* _Provided material_
+++
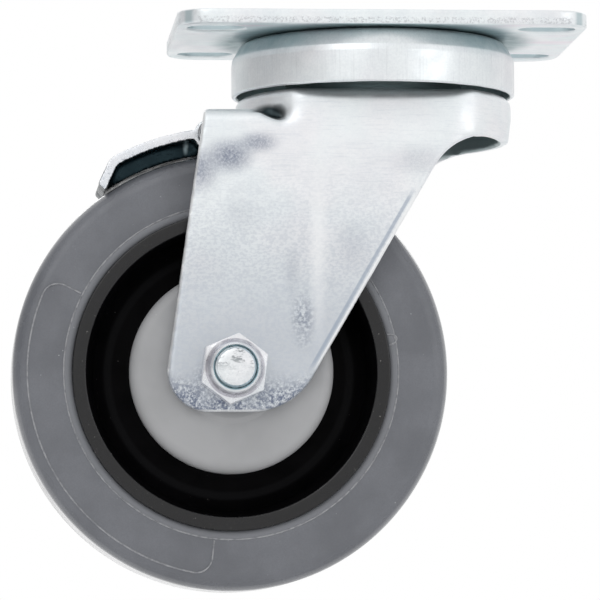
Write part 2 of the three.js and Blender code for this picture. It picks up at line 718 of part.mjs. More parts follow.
// The trough's inside, which leaves one sheet thickness under and beside it.
function shoePocket() {
  const sheet = PEDAL_THICKNESS;
  const turn = THREE.MathUtils.radToDeg(sheet / PEDAL_ARC_RADIUS);
  const [from, to] = [SHOE_FROM + turn, PEDAL_ARC_END - turn];
  return bandAboutAxle(shoeBottom + sheet, PEDAL_ARC_RADIUS + sheet, from, to, to, SHOE_HALF_WIDTH - sheet);
}

// Part of a ring about the axle, between two radii. Its inner and outer arcs may end at different angles.
function bandAboutAxle(inside, outside, from, insideTo, outsideTo, halfWidth) {
  const [ax, az] = [-SWIVEL_OFFSET, -AXLE_DROP];
  const outline = [...arc(ax, az, outside, from, outsideTo, 6), ...arc(ax, az, inside, insideTo, from, 7)];
  return extrudedY(outline, -halfWidth, halfWidth);
}

function brakePin() {
  const end = pinSeatEnd() - GAP;
  return cylinderY(PEDAL_PIN_RADIUS, -end, end, 20).translate([PEDAL_PIVOT[0], 0, PEDAL_PIVOT[1]]);
}

// A torsion spring wound round the pin beside the pedal, with two short tails along X.
function brakeSpring() {
  const [px, pz] = PEDAL_PIVOT;
  const start = -PEDAL_WIDTH / 2 - 1.2;
  const pitch = 2 * SPRING_WIRE_RADIUS + 0.25;
  const stepsPerTurn = 10;
  const points = [new THREE.Vector3(px + 6.5, start, pz + SPRING_COIL_RADIUS - 3.2)];
  const steps = SPRING_TURNS * stepsPerTurn;
  for (let i = 0; i <= steps; i++) {
    const angle = Math.PI / 2 - (2 * Math.PI * i) / stepsPerTurn;
    const y = start - (pitch * i) / stepsPerTurn;
    const r = SPRING_COIL_RADIUS;
    points.push(new THREE.Vector3(px + r * Math.cos(angle), y, pz + r * Math.sin(angle)));
  }
  const curve = new THREE.CatmullRomCurve3(points);
  const wire = new THREE.Shape();
  wire.absarc(0, 0, SPRING_WIRE_RADIUS, 0, 2 * Math.PI);
  return solid(new THREE.ExtrudeGeometry(wire, { steps: steps + 4, extrudePath: curve, curveSegments: 3 }));
}

// ---- Assembly -----------------------------------------------------------------------------------
add("top_plate", topPlate(), zinc);
add("raceway_cup", racewayCup(), drawnZinc);
add("kingpin", kingpin(), zinc);
add("lower_race", lowerRace(), zinc);
addBallCircle("upper_ball", UPPER_BALLS, UPPER_BALL_RADIUS, UPPER_BALL_CIRCLE, upperBallZ);
addBallCircle("lower_ball", LOWER_BALLS, LOWER_BALL_RADIUS, LOWER_BALL_CIRCLE, lowerBallZ);

add("fork", fork(), zinc);
add("brake_pedal", brakePedal(), zinc);
add("brake_pin", brakePin(), zinc);
add("brake_spring", brakeSpring(), springSteel);

add("axle_bolt", axleBolt(), zinc, wheelFrame);
add("axle_nut", axleNut(), zinc, wheelFrame);
add("spanner_bushing", spannerBushing(), zinc, wheelFrame);
add("wheel_core", wheelCore(), blackPlastic, wheelFrame);
add("tyre", tyre(), greyRubber, wheelFrame);
for (const [label, side] of [["near", -1], ["far", 1]]) {
  const land = BEARING_BALL_RADIUS - BEARING_GROOVE_DEPTH / 2;
  const innerRing = bearingRing(BEARING_BORE, BEARING_BALL_CIRCLE - land, true, side);
  const outerRing = bearingRing(BEARING_BALL_CIRCLE + land, BEARING_OUTSIDE, false, side);
  add(`${label}_thread_guard`, threadGuard(side), greyPlastic, wheelFrame);
  add(`${label}_bearing_inner_ring`, innerRing, zinc, wheelFrame);
  add(`${label}_bearing_outer_ring`, outerRing, zinc, wheelFrame);
  add(`${label}_bearing_ball_cage`, ballCage(side), ballSteel, wheelFrame);
}

export default part;
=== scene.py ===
import math

import bmesh
import bpy
import numpy as np
from mathutils import Matrix, Vector, noise
from mathutils.bvhtree import BVHTree


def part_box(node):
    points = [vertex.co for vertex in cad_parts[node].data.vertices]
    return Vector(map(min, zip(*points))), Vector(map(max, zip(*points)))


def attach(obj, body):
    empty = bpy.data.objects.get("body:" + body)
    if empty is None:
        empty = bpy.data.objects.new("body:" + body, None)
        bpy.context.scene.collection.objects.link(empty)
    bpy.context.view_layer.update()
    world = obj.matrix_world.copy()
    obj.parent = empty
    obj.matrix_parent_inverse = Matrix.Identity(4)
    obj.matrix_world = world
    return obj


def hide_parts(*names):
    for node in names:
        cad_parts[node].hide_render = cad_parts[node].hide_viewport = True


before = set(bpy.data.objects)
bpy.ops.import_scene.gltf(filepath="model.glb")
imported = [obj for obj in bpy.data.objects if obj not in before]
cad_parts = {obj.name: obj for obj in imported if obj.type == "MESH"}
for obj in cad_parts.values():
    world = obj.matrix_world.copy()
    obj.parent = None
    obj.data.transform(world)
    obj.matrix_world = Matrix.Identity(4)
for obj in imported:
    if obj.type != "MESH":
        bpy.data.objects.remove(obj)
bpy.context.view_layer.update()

# Lengths in this script are in millimetres and become metres where a mesh, light or camera is made.
MM = 0.001
FULL_TURN = 2 * math.pi


def node_box(node):
    low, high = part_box(node)
    return low / MM, high / MM


def node_middle(node):
    return [(low + high) / 2 for low, high in zip(*node_box(node))]


# ---- Places and sizes that the frame gives -------------------------------------------------------
plate_low, plate_high = node_box("top_plate")
cup_low, cup_high = node_box("raceway_cup")
kingpin_low, kingpin_high = node_box("kingpin")
race_low, race_high = node_box("lower_race")
_, fork_high = node_box("fork")
tyre_low, tyre_high = node_box("tyre")
bolt_low, bolt_high = node_box("axle_bolt")
nut_low, nut_high = node_box("axle_nut")
pin_low, pin_high = node_box("brake_pin")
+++
* _Exercise prompt_
Output only the lines from the one containing "wheelCore(), blackPlastic, wheelFrame);" through the one containing "imported = [obj", inclusive, exactly as written.

* _Solution to the problem_
add("wheel_core", wheelCore(), blackPlastic, wheelFrame);
add("tyre", tyre(), greyRubber, wheelFrame);
for (const [label, side] of [["near", -1], ["far", 1]]) {
  const land = BEARING_BALL_RADIUS - BEARING_GROOVE_DEPTH / 2;
  const innerRing = bearingRing(BEARING_BORE, BEARING_BALL_CIRCLE - land, true, side);
  const outerRing = bearingRing(BEARING_BALL_CIRCLE + land, BEARING_OUTSIDE, false, side);
  add(`${label}_thread_guard`, threadGuard(side), greyPlastic, wheelFrame);
  add(`${label}_bearing_inner_ring`, innerRing, zinc, wheelFrame);
  add(`${label}_bearing_outer_ring`, outerRing, zinc, wheelFrame);
  add(`${label}_bearing_ball_cage`, ballCage(side), ballSteel, wheelFrame);
}

export default part;
=== scene.py ===
import math

import bmesh
import bpy
import numpy as np
from mathutils import Matrix, Vector, noise
from mathutils.bvhtree import BVHTree


def part_box(node):
    points = [vertex.co for vertex in cad_parts[node].data.vertices]
    return Vector(map(min, zip(*points))), Vector(map(max, zip(*points)))


def attach(obj, body):
    empty = bpy.data.objects.get("body:" + body)
    if empty is None:
        empty = bpy.data.objects.new("body:" + body, None)
        bpy.context.scene.collection.objects.link(empty)
    bpy.context.view_layer.update()
    world = obj.matrix_world.copy()
    obj.parent = empty
    obj.matrix_parent_inverse = Matrix.Identity(4)
    obj.matrix_world = world
    return obj


def hide_parts(*names):
    for node in names:
        cad_parts[node].hide_render = cad_parts[node].hide_viewport = True


before = set(bpy.data.objects)
bpy.ops.import_scene.gltf(filepath="model.glb")
imported = [obj for obj in bpy.data.objects if obj not in before]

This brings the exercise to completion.